- Born: Finland
- Education: University of Helsinki
- Scientific career
- Workplaces: University of California, Los Angeles Harvard Medical School University of Lund
- Thesis: Molecular basis of coagulation factor XIII deficiency (1997)

= Hanna Mikkola =

Finnish-American physician

Hanna K.A. Mikkola is a Finnish-American physician who is Professor of Molecular, Cell and Developmental Biology a University of California, Los Angeles. Her research investigates the generation of blood stem cells during embryonic development. She looks to develop blood stem cell based treatments for leukemia.

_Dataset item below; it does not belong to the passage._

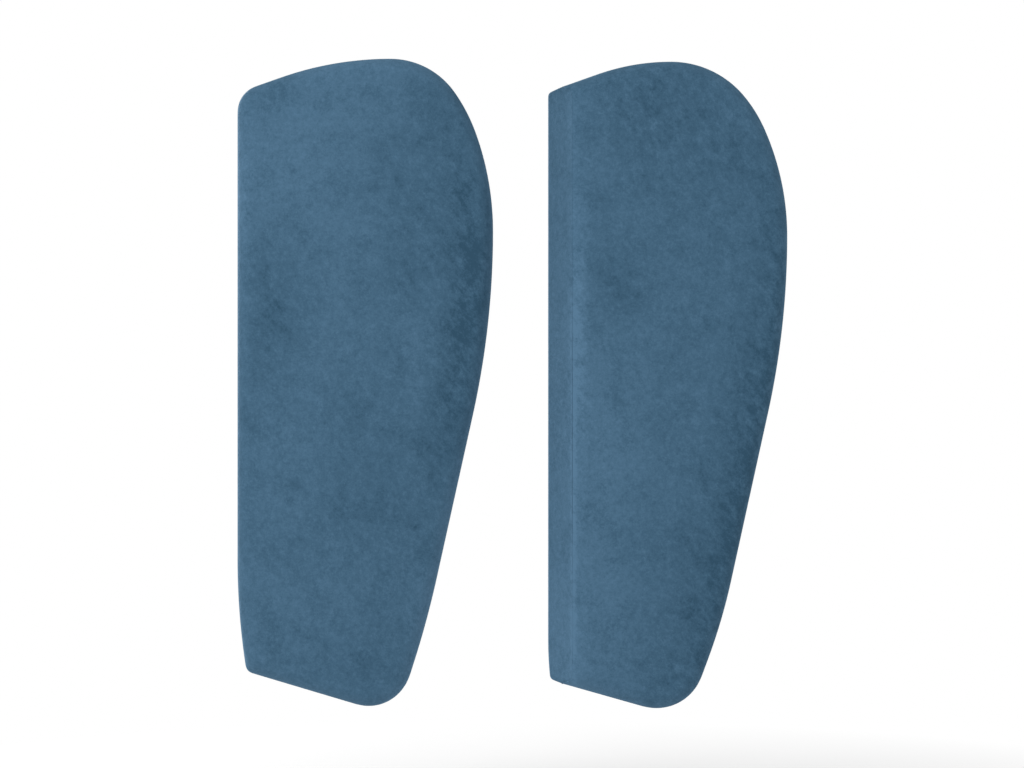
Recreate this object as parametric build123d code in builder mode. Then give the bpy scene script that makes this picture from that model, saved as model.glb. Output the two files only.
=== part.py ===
from build123d import *
import math
import os

# A pair of padded wall striking pads. Each pad is a suede-covered foam pad on a plywood board, and hangs
# on two rails screwed to the wall. X runs to the right, Y into the wall and Z up. Millimetres.
# A pad's own coordinates are x from its straight edge and z from the foot of its outline. A depth is
# measured from the pad's face towards the wall.

# ---- the two outlines, in pad coordinates ----
# The belly is the outline's widest point. Up from it, arcs climb over the shoulder and the brow, and a
# straight run falls to the peak, at the top of the straight edge. Down from it go the flank, in an arc, a
# straight run and an arc, and a straight run to the toe. The foot joins the toe to the heel, where the
# straight edge ends in a shallow arc from the waist. Each arc is a radius and a turn in degrees.
PAD_A = {
    "suffix": "a",
    "left": -274.9,
    "lowest": 2.2,
    "belly": (255, 475),
    "shoulder": [(290, 20), (170, 15), (78, 55)],
    "brow": [(330, 19.3)],
    "upper_flank": (850, 12.5),
    "flank_run": 169,
    "lower_flank": (950, 5),
    "toe_run": 59.4,
    "toe_radius": 42,
    "waist": (0, 146),
    "waist_arc": (700, 9.2),
    "peak_radius": 27,
    "heel_radius": 8,
    "bevelled": False,
    "upper_rail_x": 125,
    "lower_rail_x": 95,
    "bumpers": [(50, 580), (185, 575), (48, 82), (132, 66)],
}
PAD_B = {
    "suffix": "b",
    "left": 36.5,
    "lowest": 0,
    "belly": (238.4, 472),
    "shoulder": [(265, 24), (140, 16), (95, 50)],
    "brow": [(220, 19.5)],
    "upper_flank": (820, 12.4),
    "flank_run": 172,
    "lower_flank": (590, 7.9),
    "toe_run": 64.1,
    "toe_radius": 48,
    "waist": (0, 68),
    "waist_arc": (402, 5.7),
    "peak_radius": 0,
    "heel_radius": 0,
    "bevelled": True,
    "upper_rail_x": 115,
    "lower_rail_x": 90,
    "bumpers": [(45, 580), (165, 580), (45, 80), (118, 70)],
}
PADS = [PAD_A, PAD_B]

# ---- layers of a pad, as depths from its face ----
COVER = 1.2
FACE_SEAM_DEPTH = 14
WADDING_FRONT = 1.5
WADDING_BACK = 4.2
FOAM_FRONT = 4.5
STRIKE_FOAM_BACK = 12.5
BOARD_FRONT = 33
BOARD_BACK = 45
COVER_BACK = BOARD_BACK + COVER
FACE_ROUNDING = 14

# Pad B's straight edge is folded back: a flat strip slopes from the ridge to the side wall.
RIDGE_X = 23
STRIP_DEPTH = 30

# ---- back of a pad, as distances in from the outline ----
TURN_UNDER_INNER = 30
DUST_CLOTH = 0.8
DUST_CLOTH_OUTER = 14
DUST_CLOTH_GAP = 0.3
COVER_STAPLE_LINE = 9.5
DUST_STAPLE_LINE = 20
COVER_STAPLES = 36
DUST_STAPLES = 24
STAPLE_WIDTH = 10
STAPLE_WIRE = 0.7
STAPLE_DEPTH = 1.2
STAPLE_LEG = 8

# ---- hook rails ----
RAIL_SHEET = 2.5
RAIL_HEIGHT = 40
TONGUE_GAP = 3.3
HOOK_DEPTH = 13.5
TONGUE_CHAMFER = 0.6
RAIL_CLEARANCE = 0.5
RAIL_HOLE_RADIUS = 2.75
RAIL_HOLE_DROP = 28
UPPER_RAIL_TIP = 505
LOWER_RAIL_TIP = 165
UPPER_RAIL_LENGTH = 160
LOWER_RAIL_LENGTH = 100
UPPER_HOLE_SPACING = 120
LOWER_HOLE_SPACING = 60

# ---- fasteners and bumpers ----
SCREW_HEAD_RADIUS = 4.75
SCREW_HEAD = 2.6
SCREW_SHANK_RADIUS = 2.4
SCREW_LENGTH = 14
SOCKET_RADIUS = 1.7
SOCKET_DEPTH = 1.5
TEE_FLANGE_RADIUS = 9
TEE_FLANGE = 1.2
TEE_BARREL_RADIUS = 3.1
TEE_BARREL = 9
TEE_BORE_RADIUS = 2.5
TEE_PRONG_RADIUS = 7
TEE_PRONG_THICKNESS = 0.8
TEE_PRONG_WIDTH = 1.8
TEE_PRONG = 6
BUMPER_RADIUS = 10
BUMPER_CLEARANCE = 0.1
BUMPER_ROUNDING = 1.5
BUMPER_RECESS_RADIUS = 4.5
BUMPER_RECESS = 3.2
BUMPER_BORE_RADIUS = 2.2
WOOD_SCREW_HEAD_RADIUS = 3.75
WOOD_SCREW_HEAD = 2.2
WOOD_SCREW_SHANK_RADIUS = 1.9
WOOD_SCREW_LENGTH = 12
WOOD_SCREW_PILOT_RADIUS = 1.4
FIT_CLEARANCE = 0.2

# ---- worked out ----
CLOTH_BACK = BOARD_BACK + DUST_CLOTH
CLOTH_RIM_BACK = COVER_BACK + DUST_CLOTH
DUST_CLOTH_STEP = TURN_UNDER_INNER + DUST_CLOTH_GAP
PAD_STANDOFF = TONGUE_GAP + RAIL_SHEET + RAIL_CLEARANCE
TOTAL_DEPTH = CLOTH_BACK + PAD_STANDOFF
FACE_Y = -TOTAL_DEPTH / 2
WALL_Y = TOTAL_DEPTH / 2
BUMPER_HEIGHT = PAD_STANDOFF - BUMPER_CLEARANCE
TOWARDS_WALL = (0, 1, 0)
TOWARDS_FACE = (0, -1, 0)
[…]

== Early life and education ==
Mikkola completed her medical doctorate at the University of Helsinki. She remained there for her doctoral research, when she studied hemophilia. In particular, Mikkola was interested in the molecular basis of coagulation factor XIII. After earning her doctorate, Mikkola moved to the University of Lund as a postdoctoral fellow. She spent three years in Sweden before joining Harvard Medical School.

== Research and career ==
Mikkola develops blood stem cells (hematopoietic stem cells) that can be used as treatments for blood cancers and immune disorders. The limited capacity of blood stem cells to self-renew and propensity to differentiate into many different cell types in lab culture. Mikkola looks to understand the mechanisms that regulate the development of stem cells (blood stem cells and cardiovascular stem cells). She looks to identify pathways to make human embryonic stem cells to generate blood stem cells. Mikkola has identified protein-encoding genes (MLLT3 and MYCT1) that enable blood stem cells to renew in a lab dish.

Mikkola created new markers that can identify blood stem cells as they emerge from the hemogenic endothelium. She has looked to understand the mechanisms that determine the self-renewal and specification of blood stem cells. These findings have informed the creation of a cell map of blood stem cell development. The self-renewal and specification mechanisms are involved in leukemogenesis, a process that causes mutations of blood stem cells and results in leukemia. She studies the transcriptional regulatory network (TRN) involved in the development of blood cells, Understanding TRNs will help to uncover the pathways that are impacted by leukemia and develop more effective treatments.